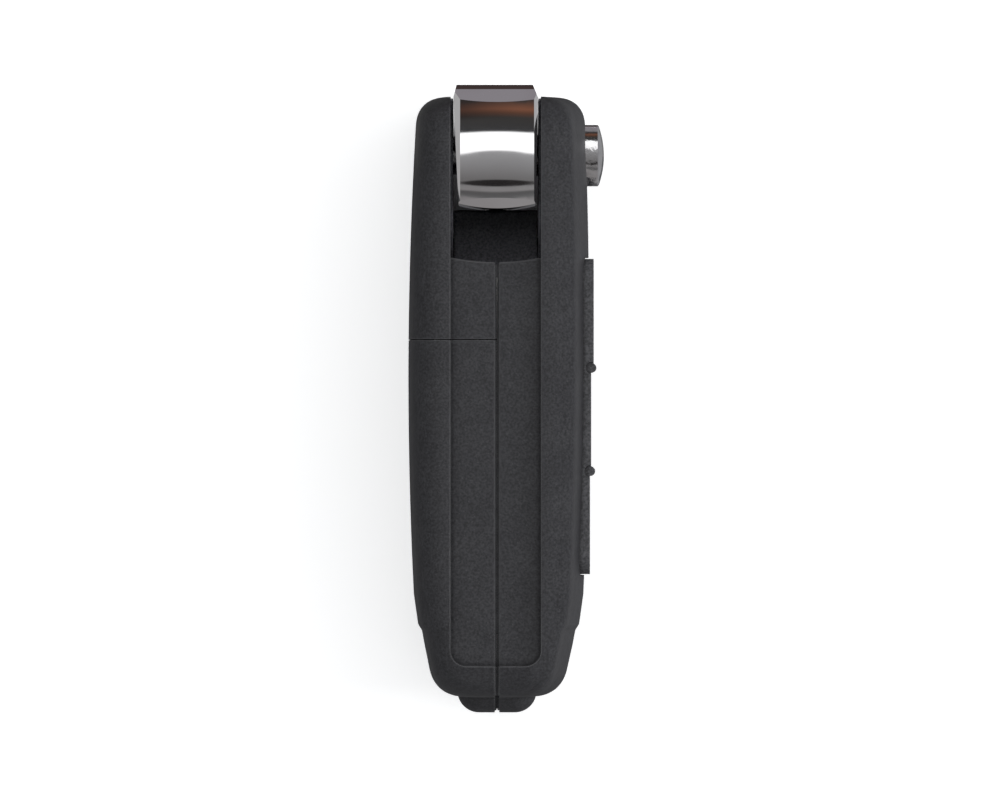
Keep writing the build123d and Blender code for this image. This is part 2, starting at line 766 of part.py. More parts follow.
# Transponder: a glass capsule lying in the frame's clip
with BuildPart() as transponder_capsule:
    with BuildSketch(Plane.XY.offset(capsule_z - capsule_length / 2)):
        with Locations((parting_x + tray_rear - capsule_radius, capsule_y)):
            Circle(capsule_radius)
    extrude(amount=capsule_length)
    fillet(transponder_capsule.edges().filter_by(GeomType.CIRCLE), capsule_round)
save(transponder_capsule, "transponder_capsule")

# Screws into the front shell's bosses
screw_seats = (("head_screw", head_screw_y, tab_rear), ("tail_screw", tail_screw_y, tray_rear))
for name, screw_y, seat in screw_seats:
    with BuildPart() as screw:
        disc(screw_y, screw_z, screw_head_radius, seat - screw_head_height, seat)
        fillet(screw.faces().sort_by(Axis.X)[0].edges(), screw_head_round)
        disc(screw_y, screw_z, screw_radius, seat, board_rear)
        with BuildSketch(across(seat - screw_head_height)):
            with Locations((screw_y, screw_z)):
                Rectangle(screw_slot_length, screw_slot_width)
                Rectangle(screw_slot_width, screw_slot_length)
        extrude(amount=screw_slot_depth, mode=Mode.SUBTRACT)
    save(screw, name)

# Steel plates that close the hollow in each cheek and stand proud of it, one each side of the head
plate_trim = plate_radius - running_clearance
plate_end_y = head_end_y - plate_edge_gap
for name, side, pocket_side, hole in (
    ("front_plate", 1, pocket_front, plunger_radius + plunger_gap),
    ("rear_plate", -1, pocket_rear, shaft_radius),
):
    with BuildPart() as plate:
        back_of_plate = pocket_side + side * plate_thickness
        face_of_plate = pocket_side - side * plate_proud
        disc(pivot_y, mid_z, plate_trim, pocket_side, back_of_plate)
        add(case_inner, mode=Mode.INTERSECT)
        disc(pivot_y, mid_z, plate_trim, face_of_plate, pocket_side)
        block((-whole, plate_end_y, -whole), (whole, whole, whole), Mode.SUBTRACT)
        disc(pivot_y, mid_z, hole, face_of_plate, back_of_plate, Mode.SUBTRACT)
    save(plate, name)

# Pivot shaft, with its flange against the back of the rear plate
with BuildPart() as pivot_shaft:
    flange_x = pocket_rear - plate_thickness
    disc(pivot_y, mid_z, shaft_radius + shaft_flange, flange_x - shaft_flange_height, flange_x)
    disc(pivot_y, mid_z, shaft_radius, shaft_foot_gap - back_bulge + wall, shaft_end)
    chamfer(pivot_shaft.faces().sort_by(Axis.X)[-1].edges(), shaft_chamfer)
save(pivot_shaft, "pivot_shaft")

# Blade carrier: the bright bar across the head, barrel-faced at both ends
facet_y = carrier_top - top_strip - top_facet
facet_z = sqrt(carrier_radius**2 - facet_y**2)
low_facet_y = carrier_bottom - low_facet
low_facet_z = sqrt(carrier_radius**2 - low_facet_y**2)
with BuildPart() as blade_carrier:
    with BuildSketch(across(carrier_rear)):
        with BuildLine():
            strip_z = mid_z + facet_z - top_facet_drop
            end_half = [
                (carrier_top_y, strip_z - top_strip_drop),
                (carrier_top_y - top_strip, strip_z),
                (pivot_y + facet_y, mid_z + facet_z),
                (pivot_y + facet_y, case_width),
                (pivot_y - low_facet_y, case_width),
                (pivot_y - low_facet_y, mid_z + low_facet_z),
                (carrier_low_y, mid_z + low_facet_z - low_facet_drop),
            ]
            other_half = [(y, 2 * mid_z - z) for y, z in reversed(end_half)]
            Polyline(*end_half, *other_half, close=True)
        make_face()
    extrude(amount=carrier_front - carrier_rear)
    with BuildSketch(Plane.XY.offset(mid_z)):
        with BuildLine():
            bar_rear = parting_x + carrier_rear
            bar_front = parting_x + carrier_front
            edge_y = pivot_y - carrier_side_radius + bevel_drop
            rear_side = (bar_rear + rear_bevel_width, pivot_y - carrier_side_radius)
            front_side = (bar_front - front_bevel_width, pivot_y - carrier_side_radius)
            Line((bar_rear, pivot_y), (bar_rear, edge_y))
            Line((bar_rear, edge_y), rear_side)
            ThreePointArc(rear_side, (parting_x, pivot_y - carrier_radius), front_side)
            Line(front_side, (bar_front, edge_y))
            Line((bar_front, edge_y), (bar_front, pivot_y))
            Line((bar_front, pivot_y), (bar_rear, pivot_y))
        make_face()
    revolve(axis=Axis((0, pivot_y, mid_z), (1, 0, 0)), mode=Mode.INTERSECT)
    with BuildSketch(Plane.XY):
        with BuildLine():
            shoulder_y = carrier_top_y - top_facet
            lip_y = carrier_low_y + carrier_lip
            top_rear = (bar_rear + top_rear_shoulder, carrier_top_y)
            top_front = (bar_front - top_front_shoulder, carrier_top_y)
            Line(top_rear, top_front)
            Line(top_front, (bar_front, shoulder_y))
            low_front = (bar_front - front_taper, lip_y)
            low_rear = (bar_rear + rear_taper, lip_y)
            Line((bar_front, shoulder_y), low_front)
            ThreePointArc(low_front, (parting_x, carrier_low_y), low_rear)
            Line(low_rear, (bar_rear, shoulder_y))
            Line((bar_rear, shoulder_y), top_rear)
        make_face()
    extrude(amount=case_width, mode=Mode.INTERSECT)
    disc(pivot_y, mid_z, carrier_bore_radius, bore_floor, carrier_front, Mode.SUBTRACT)
    disc(pivot_y, mid_z, shaft_radius + running_clearance, carrier_rear, bore_floor, Mode.SUBTRACT)
    tang_low = (-tang_half, carrier_low_y, blade_low_z + tang_step)
    block(tang_low, (tang_half, tang_end_y, blade_high_z - tang_step), Mode.SUBTRACT)
    disc(pin_y, blade_z, pin_radius, carrier_rear + pin_end_gap, carrier_front, Mode.SUBTRACT)
    core_low = (bore_floor, pivot_y - core_below, mid_z + carrier_bore_radius + core_wall)
    core_high = (carrier_front, pivot_y + core_above, mid_z + carrier_radius - core_end_wall)
    block(core_low, core_high, Mode.SUBTRACT)
save(blade_carrier, "blade_carrier")

# Blade collar: moulded plastic round the root of the blade, under the carrier
with BuildPart() as blade_collar:
    collar_low_z = mid_z - carrier_radius
    collar_low = (carrier_rear + collar_side_gap, carrier_low_y - collar_length, collar_low_z)
    block(collar_low, (carrier_front - collar_side_gap, carrier_low_y, collar_low_z + collar_height))
    disc(pivot_y, mid_z, pocket_radius - collar_end_gap, carrier_rear, carrier_front, Mode.INTERSECT)
    fillet(blade_collar.edges().filter_by(Axis.X), collar_round)
    block((-tang_half, -whole, blade_low_z), (tang_half, carrier_low_y, blade_high_z), Mode.SUBTRACT)
save(blade_collar, "blade_collar")

# Key blade: tang in the carrier, tapered tip, a groove and a milled track on each face
with BuildPart() as key_blade:
    block((-tang_half, blade_tip_y, blade_low_z), (tang_half, blade_root_y, blade_high_z))
    tip_edges = key_blade.faces().sort_by(Axis.Y)[0].edges().filter_by(Axis.X)
    chamfer(tip_edges, blade_tip_chamfer)
    tip_faces = key_blade.faces().sort_by(Axis.Y)[0].edges().filter_by(Axis.Z)
    chamfer(tip_faces, blade_tip_thin)
    tang_low = (-tang_half, blade_root_y, blade_low_z + tang_step)
    block(tang_low, (tang_half, tang_end_y, blade_high_z - tang_step))
    disc(pin_y, blade_z, pin_radius, -tang_half, tang_half, Mode.SUBTRACT)
    track_step = (blade_length - collar_length - track_root_gap) / (len(track_zs) - 1)
    for side in (-1, 1):
        with BuildSketch(across(side * (tang_half - track_depth))) as track:
            with BuildLine():
                ys = [blade_tip_y - track_half + track_step * count for count in range(len(track_zs))]
                Spline(*[(y, blade_z + z) for y, z in zip(ys, track_zs)])
            trace(line_width=2 * track_half)
        extrude(amount=side * 2 * track_depth, mode=Mode.SUBTRACT)
save(key_blade, "key_blade")

# Roll pin through the carrier and the blade's tang
with BuildPart() as blade_pin:
    disc(pin_y, blade_z, pin_radius, carrier_rear + pin_end_gap, carrier_front - front_taper)
save(blade_pin, "blade_pin")

# Release button: a bright domed button with a flange behind the shell
with BuildPart() as release_button:
    with BuildSketch(Plane.XY.offset(mid_z)):
        with BuildLine():
            dome_start = parting_x + release_tip - release_dome - release_edge
            tip = parting_x + release_tip
            flange_rear_x = parting_x + release_flange_rear
            flange_front_x = parting_x + release_flange_front
            flange_y = pivot_y + release_radius + release_flange
            Line((flange_rear_x, pivot_y), (flange_rear_x, flange_y))
            Line((flange_rear_x, flange_y), (flange_front_x, flange_y))
            Line((flange_front_x, flange_y), (flange_front_x, pivot_y + release_radius))
            side_end = (dome_start, pivot_y + release_radius)
            Line((flange_front_x, pivot_y + release_radius), side_end)
            dome_radius_out = release_radius - release_edge
            dome_edge = (dome_start + release_edge, pivot_y + dome_radius_out)
            dome_height = tip - dome_edge[0]
            dome_sphere = (dome_radius_out**2 + dome_height**2) / (2 * dome_height)
            half_out = dome_radius_out / 2
            half_drop = dome_sphere - sqrt(dome_sphere**2 - half_out**2)
            Line(side_end, dome_edge)
            ThreePointArc(dome_edge, (tip - half_drop, pivot_y + half_out), (tip, pivot_y))
            Line((tip, pivot_y), (flange_rear_x, pivot_y))
        make_face()
    revolve(axis=Axis((0, pivot_y, mid_z), (1, 0, 0)))
save(release_button, "release_button")

# Release plunger under the button, hollow for its spring
with BuildPart() as release_plunger:
    disc(pivot_y, mid_z, plunger_radius, plunger_inner, release_flange_rear)
    disc(pivot_y, mid_z, release_spring_bore, plunger_inner, spring_bore_end, Mode.SUBTRACT)
save(release_plunger, "release_plunger")


def coil_spring(start_depth, end_depth, radius, wire_radius, turns):
    """A helical spring about the pivot axis, between two depths."""
    length = end_depth - start_depth - 2 * wire_radius
    foot = Vector(parting_x + start_depth + wire_radius, pivot_y, mid_z)
    with BuildLine() as coil:
        Helix(pitch=length / turns, height=length, radius=radius, center=foot, direction=(1, 0, 0))
    with BuildSketch(Plane(origin=coil.line @ 0, z_dir=coil.line % 0)) as wire:
        Circle(wire_radius)
    sweep(wire.sketch, path=coil.line)


# Flip spring round the plunger, inside the carrier's bore
with BuildPart() as flip_spring:
    spring_end = pocket_front - plate_proud
    coil_spring(bore_floor, spring_end, flip_spring_radius, flip_wire_radius, flip_spring_turns)
save(flip_spring, "flip_spring")

# Release spring between the pivot shaft and the plunger
with BuildPart() as release_spring:
    spring_bounds = (shaft_end, spring_bore_end)
    coil_spring(*spring_bounds, release_spring_radius, release_wire_radius, release_spring_turns)
save(release_spring, "release_spring")
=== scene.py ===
import json
from math import cos, radians, sin, tan

import bpy
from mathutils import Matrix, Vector


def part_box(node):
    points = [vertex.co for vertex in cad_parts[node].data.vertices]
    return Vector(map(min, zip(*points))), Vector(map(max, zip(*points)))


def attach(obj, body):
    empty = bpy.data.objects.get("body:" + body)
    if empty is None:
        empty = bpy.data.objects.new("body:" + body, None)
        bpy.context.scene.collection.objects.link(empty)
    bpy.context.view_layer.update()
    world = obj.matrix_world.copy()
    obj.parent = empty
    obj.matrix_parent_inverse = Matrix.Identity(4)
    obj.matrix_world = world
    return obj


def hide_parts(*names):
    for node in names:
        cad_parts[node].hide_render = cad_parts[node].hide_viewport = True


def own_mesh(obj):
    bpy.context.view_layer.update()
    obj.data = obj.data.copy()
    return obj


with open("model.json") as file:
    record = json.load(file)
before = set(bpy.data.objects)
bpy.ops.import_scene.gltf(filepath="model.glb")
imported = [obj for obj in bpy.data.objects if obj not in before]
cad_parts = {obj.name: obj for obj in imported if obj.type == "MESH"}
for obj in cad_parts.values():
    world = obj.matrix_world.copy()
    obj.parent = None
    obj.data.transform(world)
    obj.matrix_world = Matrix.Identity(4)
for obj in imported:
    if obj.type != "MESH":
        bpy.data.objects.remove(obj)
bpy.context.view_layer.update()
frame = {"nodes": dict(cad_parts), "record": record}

MM = 0.001

# Photograph: 1000 x 800 pixels, looking straight down on the resting key
IMAGE_WIDTH_PX = 1000
IMAGE_CENTRE_PX = (500.0, 400.0)
PIXELS_PER_MM = 8.0
PARTING_LINE_PX = 497.0
MIDDLE_Y_PX = 399.5
PARTING_LINE_X = -1.15 * MM
CAMERA_HEIGHT = 2.5
SENSOR_WIDTH_MM = 36.0
KEY_MID_HEIGHT = 24.0 * MM

# How far sharp edges are rounded in the shading, from what lean of the normal they look worn and carry a
# painted highlight, and the shade of both
EDGE_SOFTNESS = 0.28 * MM
WEAR_AND_HIGHLIGHT_STARTS = 0.985
WEAR_AND_HIGHLIGHT_FULL = 0.86
WEAR_AND_HIGHLIGHT_SHADE = (0.115, 0.115, 0.12)

# Painted shade in crevices of the plastic: how wide it lies, how open a face is where it ends and where
# it is darkest, and the share of light left under it
PAINTED_SHADE_REACH = 0.7 * MM
PAINTED_SHADE_ENDS = 0.9
PAINTED_SHADE_FULL = 0.45
PAINTED_SHADE_LEAST = 0.42
PLASTIC_GLOSS = 0.4
SHADING_SAMPLES = 6

# Features of the plastic, per metre
GRAIN = 3600.0
SPECKS = 4300.0
MOTTLE = 260.0
# Patches in the worn edges and their painted highlight
WEAR_AND_HIGHLIGHT_PATCHES = 700.0
ROUGH_PATCHES = 900.0

# Lips that close the narrow gaps between the case halves and at the seam
CHANNEL_DEPTH = 1.8 * MM
CHANNEL_END_Y = -33.2 * MM
SEAM_Y = 7.45 * MM
GROOVE_DEPTH = 0.25 * MM
LIP_THICKNESS = 0.06 * MM
LIP_HEIGHT = 0.4 * MM
LIP_INSET = 0.05 * MM
RECESS_EDGE_Y = 16.2 * MM
SEAM_LIP_REACH = 2.9 * MM
SEAM_LIP_HALF = 12.0 * MM
SEAM_LIP_INSET = 0.12 * MM
SEAM_LIP_STEPS = 12
BACK_CROWN = 0.5 * MM

# Lamps; the softbox is placed by its reflection angles, from straight up towards the head (+Y)
AMBIENT_COLOUR = (0.96, 0.98, 1.0)
AMBIENT_STRENGTH = 0.5
SOFTBOX_LOW = 4.0
SOFTBOX_HIGH = 19.0
SOFTBOX_HEIGHT = 0.9
SOFTBOX_WIDTH = 1.2
SOFTBOX_WATTS = 3.2
RIGHT_LIGHT_PLACE = (1.1, 0.1, 0.55)
RIGHT_LIGHT_TARGET = (0.0, 0.0, 0.02)
RIGHT_LIGHT_SIZE = (0.5, 0.9)
RIGHT_LIGHT_WATTS = 8.0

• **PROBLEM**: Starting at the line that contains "# Release spring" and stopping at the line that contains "obj.data = obj.data.copy()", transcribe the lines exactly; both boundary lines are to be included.

• **FULL OUTPUT**:
# Release spring between the pivot shaft and the plunger
with BuildPart() as release_spring:
    spring_bounds = (shaft_end, spring_bore_end)
    coil_spring(*spring_bounds, release_spring_radius, release_wire_radius, release_spring_turns)
save(release_spring, "release_spring")
=== scene.py ===
import json
from math import cos, radians, sin, tan

import bpy
from mathutils import Matrix, Vector


def part_box(node):
    points = [vertex.co for vertex in cad_parts[node].data.vertices]
    return Vector(map(min, zip(*points))), Vector(map(max, zip(*points)))


def attach(obj, body):
    empty = bpy.data.objects.get("body:" + body)
    if empty is None:
        empty = bpy.data.objects.new("body:" + body, None)
        bpy.context.scene.collection.objects.link(empty)
    bpy.context.view_layer.update()
    world = obj.matrix_world.copy()
    obj.parent = empty
    obj.matrix_parent_inverse = Matrix.Identity(4)
    obj.matrix_world = world
    return obj


def hide_parts(*names):
    for node in names:
        cad_parts[node].hide_render = cad_parts[node].hide_viewport = True


def own_mesh(obj):
    bpy.context.view_layer.update()
    obj.data = obj.data.copy()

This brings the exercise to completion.